What the exercise asks:
Only the lines from the one containing "Continue the three.js" through the one containing "piece('flame_lead', onDrum(sweep(arch, 14, 10, 9)), rubber);" are wanted. Give them again exactly, both ends included.
▼
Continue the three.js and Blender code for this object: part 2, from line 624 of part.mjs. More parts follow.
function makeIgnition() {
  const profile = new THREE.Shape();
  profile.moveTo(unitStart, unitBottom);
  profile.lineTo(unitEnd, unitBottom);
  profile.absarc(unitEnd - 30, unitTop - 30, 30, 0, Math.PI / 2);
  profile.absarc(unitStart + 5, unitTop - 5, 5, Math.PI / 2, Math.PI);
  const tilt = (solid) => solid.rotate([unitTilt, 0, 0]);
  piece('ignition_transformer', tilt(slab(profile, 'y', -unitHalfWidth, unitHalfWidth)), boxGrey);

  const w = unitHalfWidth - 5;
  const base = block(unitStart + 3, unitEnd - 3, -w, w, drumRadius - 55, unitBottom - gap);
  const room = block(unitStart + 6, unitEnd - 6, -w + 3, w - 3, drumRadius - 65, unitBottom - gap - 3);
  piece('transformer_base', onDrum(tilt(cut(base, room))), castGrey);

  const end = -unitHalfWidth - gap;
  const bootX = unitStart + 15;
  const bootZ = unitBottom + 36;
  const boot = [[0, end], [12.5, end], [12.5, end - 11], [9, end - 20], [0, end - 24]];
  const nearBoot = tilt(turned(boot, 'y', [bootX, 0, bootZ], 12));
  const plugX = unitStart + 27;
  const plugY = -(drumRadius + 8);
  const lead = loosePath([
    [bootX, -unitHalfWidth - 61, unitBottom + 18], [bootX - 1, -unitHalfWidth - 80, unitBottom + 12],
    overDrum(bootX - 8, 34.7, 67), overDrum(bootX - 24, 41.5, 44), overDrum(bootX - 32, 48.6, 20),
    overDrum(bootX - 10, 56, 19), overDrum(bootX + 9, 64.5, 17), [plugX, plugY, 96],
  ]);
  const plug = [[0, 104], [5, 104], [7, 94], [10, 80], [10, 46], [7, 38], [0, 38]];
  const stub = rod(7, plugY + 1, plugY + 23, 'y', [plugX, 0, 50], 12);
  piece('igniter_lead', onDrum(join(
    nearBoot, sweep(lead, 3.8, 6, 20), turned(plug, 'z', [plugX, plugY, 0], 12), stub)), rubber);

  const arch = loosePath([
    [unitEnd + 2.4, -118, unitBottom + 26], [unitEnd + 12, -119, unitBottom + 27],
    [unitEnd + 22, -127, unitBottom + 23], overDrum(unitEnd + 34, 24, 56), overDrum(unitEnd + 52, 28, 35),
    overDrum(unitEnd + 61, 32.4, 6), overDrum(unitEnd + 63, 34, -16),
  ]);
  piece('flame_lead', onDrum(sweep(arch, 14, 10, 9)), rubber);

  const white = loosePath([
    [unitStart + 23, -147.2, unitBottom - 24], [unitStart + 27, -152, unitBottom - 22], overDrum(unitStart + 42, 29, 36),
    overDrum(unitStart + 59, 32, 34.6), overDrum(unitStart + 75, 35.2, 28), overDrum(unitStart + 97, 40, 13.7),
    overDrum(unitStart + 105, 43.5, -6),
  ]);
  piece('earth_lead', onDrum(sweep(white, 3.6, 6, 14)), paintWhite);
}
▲
▼
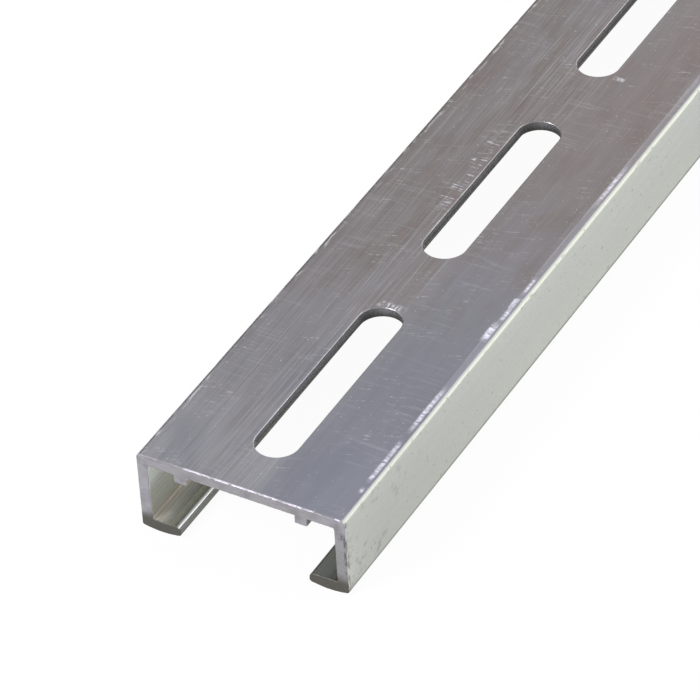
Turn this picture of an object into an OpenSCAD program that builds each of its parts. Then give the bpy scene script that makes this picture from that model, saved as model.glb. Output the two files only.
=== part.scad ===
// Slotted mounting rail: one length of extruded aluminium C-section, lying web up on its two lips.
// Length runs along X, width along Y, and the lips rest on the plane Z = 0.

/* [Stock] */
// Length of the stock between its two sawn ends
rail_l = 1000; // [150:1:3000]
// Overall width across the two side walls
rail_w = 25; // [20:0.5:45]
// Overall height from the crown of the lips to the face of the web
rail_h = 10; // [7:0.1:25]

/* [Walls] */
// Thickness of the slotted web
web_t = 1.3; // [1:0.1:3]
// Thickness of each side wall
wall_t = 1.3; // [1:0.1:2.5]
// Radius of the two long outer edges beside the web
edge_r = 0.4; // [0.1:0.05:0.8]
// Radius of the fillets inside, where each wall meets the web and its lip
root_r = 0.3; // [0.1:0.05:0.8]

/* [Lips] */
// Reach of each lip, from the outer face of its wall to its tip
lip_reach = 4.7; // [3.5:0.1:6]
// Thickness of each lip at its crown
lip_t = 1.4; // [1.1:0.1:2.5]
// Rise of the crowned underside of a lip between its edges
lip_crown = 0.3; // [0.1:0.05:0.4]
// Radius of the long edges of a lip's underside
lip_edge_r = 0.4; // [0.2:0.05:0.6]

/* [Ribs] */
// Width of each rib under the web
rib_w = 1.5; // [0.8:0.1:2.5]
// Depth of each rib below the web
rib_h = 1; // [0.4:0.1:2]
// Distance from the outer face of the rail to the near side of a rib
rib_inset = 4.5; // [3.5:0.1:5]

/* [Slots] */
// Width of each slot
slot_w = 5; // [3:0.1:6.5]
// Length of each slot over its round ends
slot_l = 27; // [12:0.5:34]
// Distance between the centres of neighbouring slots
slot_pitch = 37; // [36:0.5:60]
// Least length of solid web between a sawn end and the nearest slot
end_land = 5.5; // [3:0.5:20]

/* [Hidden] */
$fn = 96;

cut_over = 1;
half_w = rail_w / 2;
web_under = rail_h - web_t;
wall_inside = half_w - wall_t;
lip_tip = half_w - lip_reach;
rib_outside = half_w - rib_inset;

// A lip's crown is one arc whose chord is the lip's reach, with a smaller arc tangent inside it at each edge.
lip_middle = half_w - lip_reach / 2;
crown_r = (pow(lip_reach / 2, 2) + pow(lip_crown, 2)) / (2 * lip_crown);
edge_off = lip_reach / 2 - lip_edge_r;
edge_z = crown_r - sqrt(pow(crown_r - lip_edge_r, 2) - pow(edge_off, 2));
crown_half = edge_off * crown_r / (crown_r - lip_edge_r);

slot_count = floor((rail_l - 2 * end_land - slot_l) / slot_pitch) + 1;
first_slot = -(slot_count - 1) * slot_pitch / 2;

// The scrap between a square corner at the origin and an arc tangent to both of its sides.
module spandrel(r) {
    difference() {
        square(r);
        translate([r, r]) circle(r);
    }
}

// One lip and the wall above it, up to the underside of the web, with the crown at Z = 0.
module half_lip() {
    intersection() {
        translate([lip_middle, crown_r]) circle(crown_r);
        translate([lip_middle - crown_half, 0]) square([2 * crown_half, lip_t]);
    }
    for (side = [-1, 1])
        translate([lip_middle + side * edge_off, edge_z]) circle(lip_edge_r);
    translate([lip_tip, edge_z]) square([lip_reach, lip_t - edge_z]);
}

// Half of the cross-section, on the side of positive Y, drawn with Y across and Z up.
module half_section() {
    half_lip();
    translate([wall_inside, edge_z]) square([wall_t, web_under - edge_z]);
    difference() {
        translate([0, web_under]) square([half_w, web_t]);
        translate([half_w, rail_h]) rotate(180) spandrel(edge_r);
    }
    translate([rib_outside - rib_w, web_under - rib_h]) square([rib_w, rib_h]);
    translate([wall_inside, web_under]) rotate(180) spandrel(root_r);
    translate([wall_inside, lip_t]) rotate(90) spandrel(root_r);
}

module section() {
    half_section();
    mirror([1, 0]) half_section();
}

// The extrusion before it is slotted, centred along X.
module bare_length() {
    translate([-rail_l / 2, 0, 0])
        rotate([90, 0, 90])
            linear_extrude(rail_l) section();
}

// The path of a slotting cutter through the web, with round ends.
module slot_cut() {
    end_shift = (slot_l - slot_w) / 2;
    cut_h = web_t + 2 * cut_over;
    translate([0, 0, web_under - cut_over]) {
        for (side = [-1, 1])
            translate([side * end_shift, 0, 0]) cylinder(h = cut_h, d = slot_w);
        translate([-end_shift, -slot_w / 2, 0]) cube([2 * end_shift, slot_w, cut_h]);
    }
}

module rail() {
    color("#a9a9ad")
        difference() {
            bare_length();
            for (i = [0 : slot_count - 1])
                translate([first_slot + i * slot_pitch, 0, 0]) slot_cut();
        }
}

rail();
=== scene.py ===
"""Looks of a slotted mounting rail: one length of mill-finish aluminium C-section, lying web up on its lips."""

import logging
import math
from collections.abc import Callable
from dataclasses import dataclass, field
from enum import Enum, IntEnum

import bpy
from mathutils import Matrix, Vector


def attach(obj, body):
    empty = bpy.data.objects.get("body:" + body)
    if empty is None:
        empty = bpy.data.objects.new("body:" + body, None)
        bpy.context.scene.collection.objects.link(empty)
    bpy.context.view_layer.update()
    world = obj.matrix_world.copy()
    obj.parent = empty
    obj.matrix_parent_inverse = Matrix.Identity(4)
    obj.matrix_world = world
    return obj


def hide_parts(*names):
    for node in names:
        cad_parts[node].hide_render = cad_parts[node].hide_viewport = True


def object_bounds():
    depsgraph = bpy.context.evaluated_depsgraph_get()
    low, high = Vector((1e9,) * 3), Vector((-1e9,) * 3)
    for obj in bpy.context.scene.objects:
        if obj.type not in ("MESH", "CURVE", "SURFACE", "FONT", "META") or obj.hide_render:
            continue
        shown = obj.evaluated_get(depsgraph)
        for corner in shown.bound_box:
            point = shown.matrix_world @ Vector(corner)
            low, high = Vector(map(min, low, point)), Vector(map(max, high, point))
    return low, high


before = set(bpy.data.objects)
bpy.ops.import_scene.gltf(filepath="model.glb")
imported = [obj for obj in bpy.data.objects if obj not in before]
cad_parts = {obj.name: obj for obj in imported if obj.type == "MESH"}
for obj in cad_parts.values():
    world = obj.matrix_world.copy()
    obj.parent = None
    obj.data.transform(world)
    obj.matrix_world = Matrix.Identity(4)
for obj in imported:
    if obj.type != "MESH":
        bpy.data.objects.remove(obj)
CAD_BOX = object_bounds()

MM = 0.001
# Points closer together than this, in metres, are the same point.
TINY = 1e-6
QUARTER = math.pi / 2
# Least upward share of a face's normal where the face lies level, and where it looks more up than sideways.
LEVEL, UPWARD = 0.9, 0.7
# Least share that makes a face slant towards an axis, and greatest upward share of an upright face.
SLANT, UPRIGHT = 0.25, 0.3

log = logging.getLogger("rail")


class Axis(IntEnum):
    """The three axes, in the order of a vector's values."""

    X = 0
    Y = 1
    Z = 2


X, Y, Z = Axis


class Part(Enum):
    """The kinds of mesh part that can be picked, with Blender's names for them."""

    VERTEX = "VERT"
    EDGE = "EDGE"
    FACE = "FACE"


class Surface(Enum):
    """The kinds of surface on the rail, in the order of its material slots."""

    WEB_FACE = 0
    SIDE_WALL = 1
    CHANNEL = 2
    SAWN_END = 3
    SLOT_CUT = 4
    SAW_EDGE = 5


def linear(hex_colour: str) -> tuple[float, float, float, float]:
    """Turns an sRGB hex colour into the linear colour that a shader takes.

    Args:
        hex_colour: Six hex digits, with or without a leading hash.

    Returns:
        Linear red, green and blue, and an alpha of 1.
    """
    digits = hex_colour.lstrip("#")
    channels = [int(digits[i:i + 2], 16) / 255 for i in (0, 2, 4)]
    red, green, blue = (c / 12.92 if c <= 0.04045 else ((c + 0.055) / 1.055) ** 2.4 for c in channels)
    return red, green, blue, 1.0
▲
▼
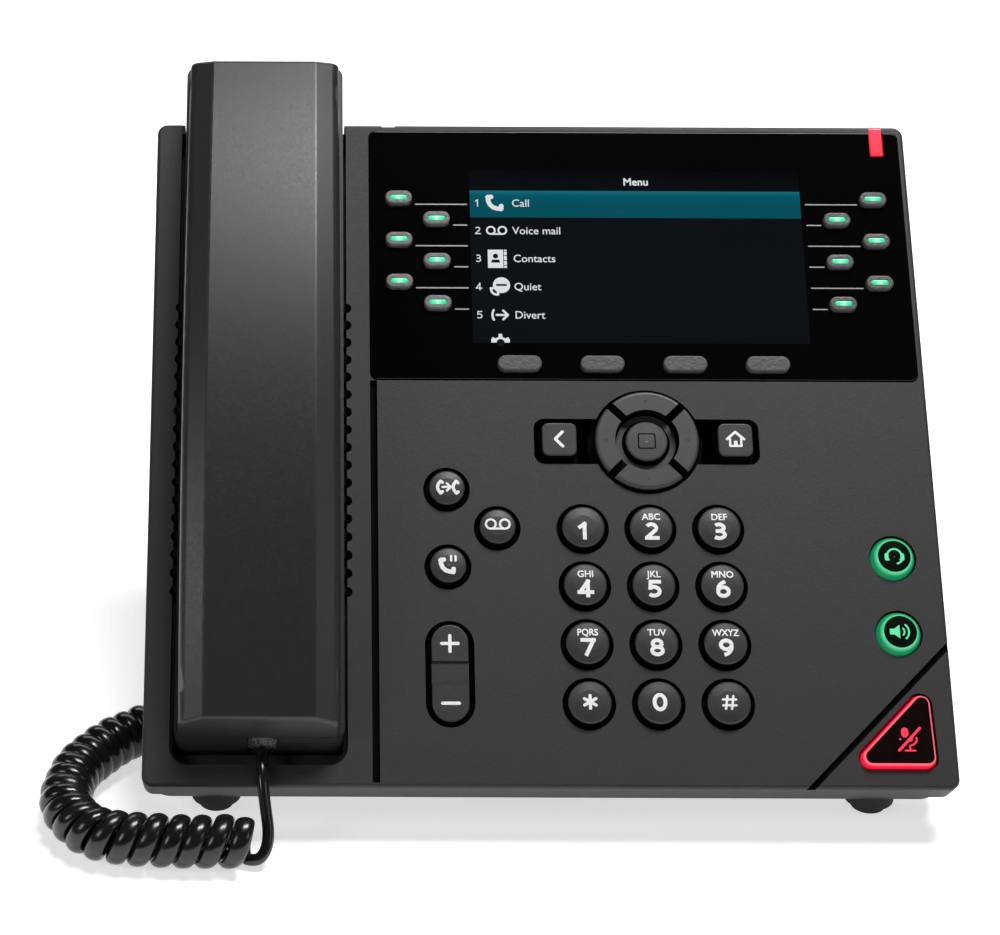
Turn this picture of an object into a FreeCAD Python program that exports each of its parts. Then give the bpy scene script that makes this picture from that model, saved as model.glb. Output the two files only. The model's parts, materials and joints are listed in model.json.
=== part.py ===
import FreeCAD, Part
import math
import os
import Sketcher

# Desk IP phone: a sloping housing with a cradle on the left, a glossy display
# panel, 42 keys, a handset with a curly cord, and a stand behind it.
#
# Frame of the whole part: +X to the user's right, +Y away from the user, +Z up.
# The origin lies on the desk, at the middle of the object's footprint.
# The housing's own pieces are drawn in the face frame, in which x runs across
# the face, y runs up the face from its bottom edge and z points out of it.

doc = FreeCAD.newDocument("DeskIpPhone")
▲
Expected answer:
Continue the three.js and Blender code for this object: part 2, from line 624 of part.mjs. More parts follow.
function makeIgnition() {
  const profile = new THREE.Shape();
  profile.moveTo(unitStart, unitBottom);
  profile.lineTo(unitEnd, unitBottom);
  profile.absarc(unitEnd - 30, unitTop - 30, 30, 0, Math.PI / 2);
  profile.absarc(unitStart + 5, unitTop - 5, 5, Math.PI / 2, Math.PI);
  const tilt = (solid) => solid.rotate([unitTilt, 0, 0]);
  piece('ignition_transformer', tilt(slab(profile, 'y', -unitHalfWidth, unitHalfWidth)), boxGrey);

  const w = unitHalfWidth - 5;
  const base = block(unitStart + 3, unitEnd - 3, -w, w, drumRadius - 55, unitBottom - gap);
  const room = block(unitStart + 6, unitEnd - 6, -w + 3, w - 3, drumRadius - 65, unitBottom - gap - 3);
  piece('transformer_base', onDrum(tilt(cut(base, room))), castGrey);

  const end = -unitHalfWidth - gap;
  const bootX = unitStart + 15;
  const bootZ = unitBottom + 36;
  const boot = [[0, end], [12.5, end], [12.5, end - 11], [9, end - 20], [0, end - 24]];
  const nearBoot = tilt(turned(boot, 'y', [bootX, 0, bootZ], 12));
  const plugX = unitStart + 27;
  const plugY = -(drumRadius + 8);
  const lead = loosePath([
    [bootX, -unitHalfWidth - 61, unitBottom + 18], [bootX - 1, -unitHalfWidth - 80, unitBottom + 12],
    overDrum(bootX - 8, 34.7, 67), overDrum(bootX - 24, 41.5, 44), overDrum(bootX - 32, 48.6, 20),
    overDrum(bootX - 10, 56, 19), overDrum(bootX + 9, 64.5, 17), [plugX, plugY, 96],
  ]);
  const plug = [[0, 104], [5, 104], [7, 94], [10, 80], [10, 46], [7, 38], [0, 38]];
  const stub = rod(7, plugY + 1, plugY + 23, 'y', [plugX, 0, 50], 12);
  piece('igniter_lead', onDrum(join(
    nearBoot, sweep(lead, 3.8, 6, 20), turned(plug, 'z', [plugX, plugY, 0], 12), stub)), rubber);

  const arch = loosePath([
    [unitEnd + 2.4, -118, unitBottom + 26], [unitEnd + 12, -119, unitBottom + 27],
    [unitEnd + 22, -127, unitBottom + 23], overDrum(unitEnd + 34, 24, 56), overDrum(unitEnd + 52, 28, 35),
    overDrum(unitEnd + 61, 32.4, 6), overDrum(unitEnd + 63, 34, -16),
  ]);
  piece('flame_lead', onDrum(sweep(arch, 14, 10, 9)), rubber);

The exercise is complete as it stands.